Konsep Trade Center vs. Lifestyle Mall
Di tengah kesuraman ini, menarik untuk melihat bahwa tidak semua mal mengalami nasib serupa. Mal-mal yang berkonsep lifestyle center, seperti Pondok Indah Mall, Kota Kasablanka, Gandaria City, CITOS, Grand Indonesia, Senayan City, dan PIK Avenue, justru masih mampu menarik pengunjung. Apa rahasianya?
Kuncinya terletak pada pergeseran fungsi mal. Jika dulu mal dianggap sebagai tempat untuk belanja, kini ia lebih berperan sebagai ruang untuk pengalaman. Mal seperti Grand Indonesia menawarkan berbagai restoran dan kafe dengan konsep unik, bioskop mewah, hingga ruang seni dan pameran.
Sementara itu, trade center yang hanya berfokus pada perdagangan grosir dan produk murah tidak lagi relevan di era digital ini. Konsumen yang mencari harga terbaik lebih memilih berbelanja online, sedangkan mereka yang mencari pengalaman menghabiskan waktu lebih memilih mal yang menyediakan hiburan dan aktivitas sosial.
Upaya Beradaptasi
Meskipun situasi ini terlihat suram, tidak sedikit mal yang mencoba bertahan dengan melakukan transformasi. Banyak yang mulai mengubah tata ruang mereka untuk lebih mendukung konsep gaya hidup, seperti menambahkan restoran, co-working space, dan ruang terbuka hijau.
Mal Kelapa Gading, misalnya, melakukan renovasi besar-besaran untuk meningkatkan pengalaman pengunjung, seperti menghadirkan festival kuliner dan acara komunitas. Sementara itu, mal seperti AEON Mall BSD City fokus pada pasar keluarga muda dengan menyediakan arena bermain anak dan ruang hiburan keluarga.
Namun, upaya ini membutuhkan investasi besar, yang tidak semua mal mampu lakukan. Banyak mal yang terjebak dalam dilema: bertahan dengan model lama atau mengambil risiko untuk berubah.

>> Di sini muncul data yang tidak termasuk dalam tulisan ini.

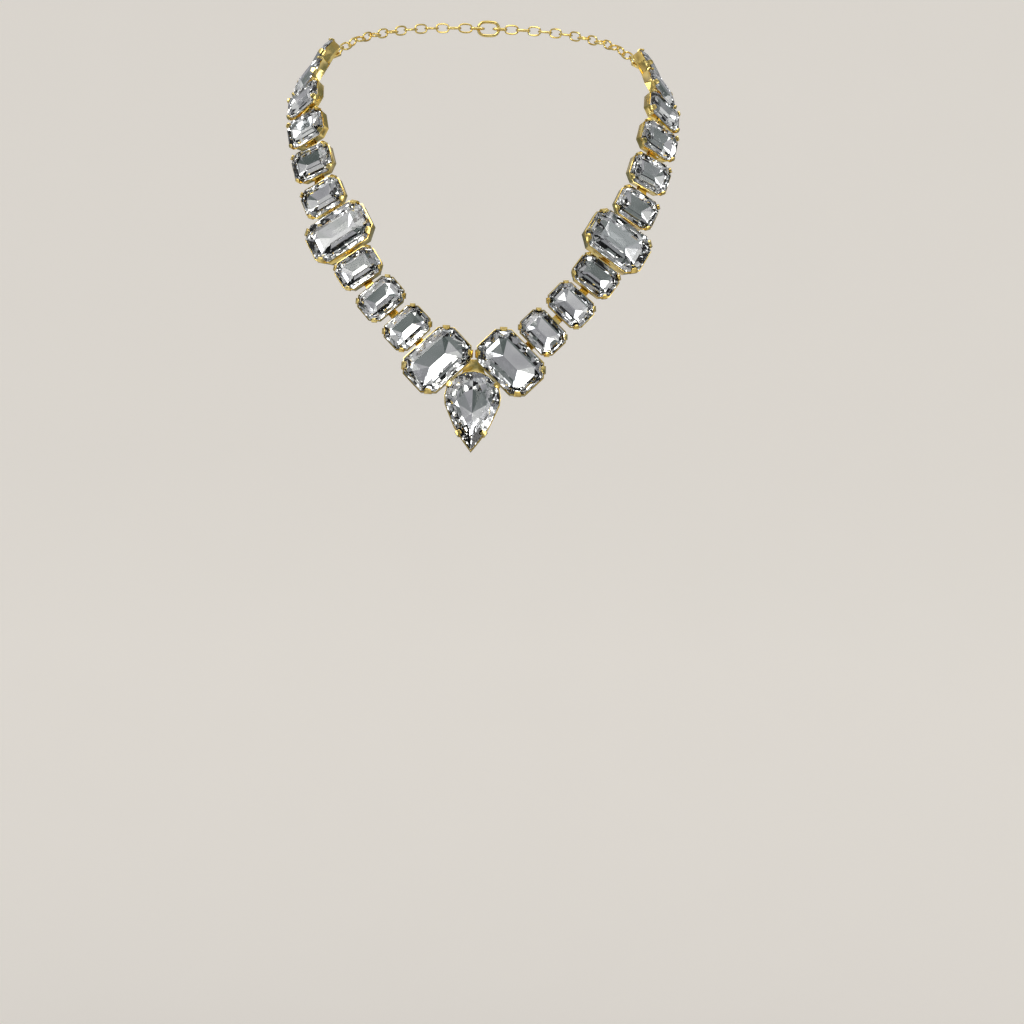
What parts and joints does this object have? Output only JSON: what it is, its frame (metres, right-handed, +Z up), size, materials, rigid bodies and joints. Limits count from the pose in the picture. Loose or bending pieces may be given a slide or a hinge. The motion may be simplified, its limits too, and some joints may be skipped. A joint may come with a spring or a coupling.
{
  "type": "bib necklace",
  "caption": "Statement necklace of large step cut octagon stones in claw settings, with a pear stone that points down from the V, chains and a clasp.",
  "frame": {"origin": "middle of the neck at the height of the nape, where the necklace sits on its wearer", "axes": "+X to the viewer's right as the necklace is worn, +Y from the throat to the nape, +Z up the neck"},
  "size_m": [0.1632, 0.1338, 0.1913],
  "materials": {
    "stone": "polished clear glass with a silver foil behind it",
    "metal": "polished yellow gold plate"
  },
  "bodies": {
    "root": {"stone_pear": "stone", "stone_right_01": "stone", "stone_right_02": "stone", "stone_right_03": "stone", "stone_right_04": "stone", "stone_right_05": "stone", "stone_right_06": "stone", "stone_right_07": "stone", "stone_right_08": "stone", "stone_right_09": "stone", "stone_right_10": "stone", "stone_right_11": "stone", "stone_left_01": "stone", "stone_left_02": "stone", "stone_left_03": "stone", "stone_left_04": "stone", "stone_left_05": "stone", "stone_left_06": "stone", "stone_left_07": "stone", "stone_left_08": "stone", "stone_left_09": "stone", "stone_left_10": "stone", "stone_left_11": "stone", "setting_centre": "metal", "setting_right_02": "metal", "setting_right_03": "metal", "setting_right_04": "metal", "setting_right_05": "metal", "setting_right_06": "metal", "setting_right_07": "metal", "setting_right_08": "metal", "setting_right_09": "metal", "setting_right_10": "metal", "setting_right_11": "metal", "setting_left_02": "metal", "setting_left_03": "metal", "setting_left_04": "metal", "setting_left_05": "metal", "setting_left_06": "metal", "setting_left_07": "metal", "setting_left_08": "metal", "setting_left_09": "metal", "setting_left_10": "metal", "setting_left_11": "metal", "chain_right": "metal", "chain_left": "metal", "clasp": "metal"}
  },
  "joints": []
}
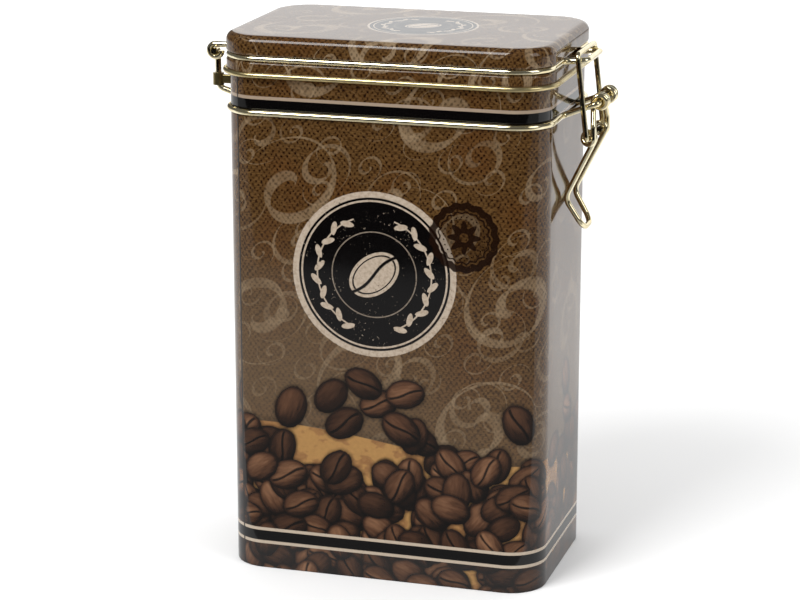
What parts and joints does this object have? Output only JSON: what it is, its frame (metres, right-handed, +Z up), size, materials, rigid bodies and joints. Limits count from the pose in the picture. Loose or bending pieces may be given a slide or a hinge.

Haruskah Kita Meratapi Mal yang Sepi?
Mungkin, jawaban terbaik adalah tidak. Sepinya mal-mal ini mencerminkan perubahan alami dalam dinamika sosial dan ekonomi. Sama seperti pasar tradisional yang harus beradaptasi dengan munculnya supermarket, mal-mal juga harus menemukan cara baru untuk tetap relevan.
Di satu sisi, konsumen mendapatkan lebih banyak pilihan dan kenyamanan dengan munculnya e-commerce. Namun di sisi lain, mal masih memiliki keunggulan dalam menciptakan pengalaman sosial yang tidak bisa ditawarkan oleh belanja daring.
Harapan di Tengah Perubahan
Sepinya mal-mal di Jabodetabek bukanlah tanda akhir dari keberadaan mereka, tetapi panggilan untuk berinovasi. Di tengah perubahan ini, mereka yang mampu membaca kebutuhan pasar dan beradaptasi dengan cepat akan bertahan.
Sebagaimana dikatakan oleh pakar bisnis Peter Drucker, “The best way to predict the future is to create it.” Bagi mal-mal di Jabodetabek, masa depan tidak terletak pada mempertahankan model lama, tetapi pada keberanian untuk menciptakan model baru yang relevan dengan zaman.
Pada akhirnya, mal tidak akan mati, tetapi mungkin wajahnya akan berubah selamanya.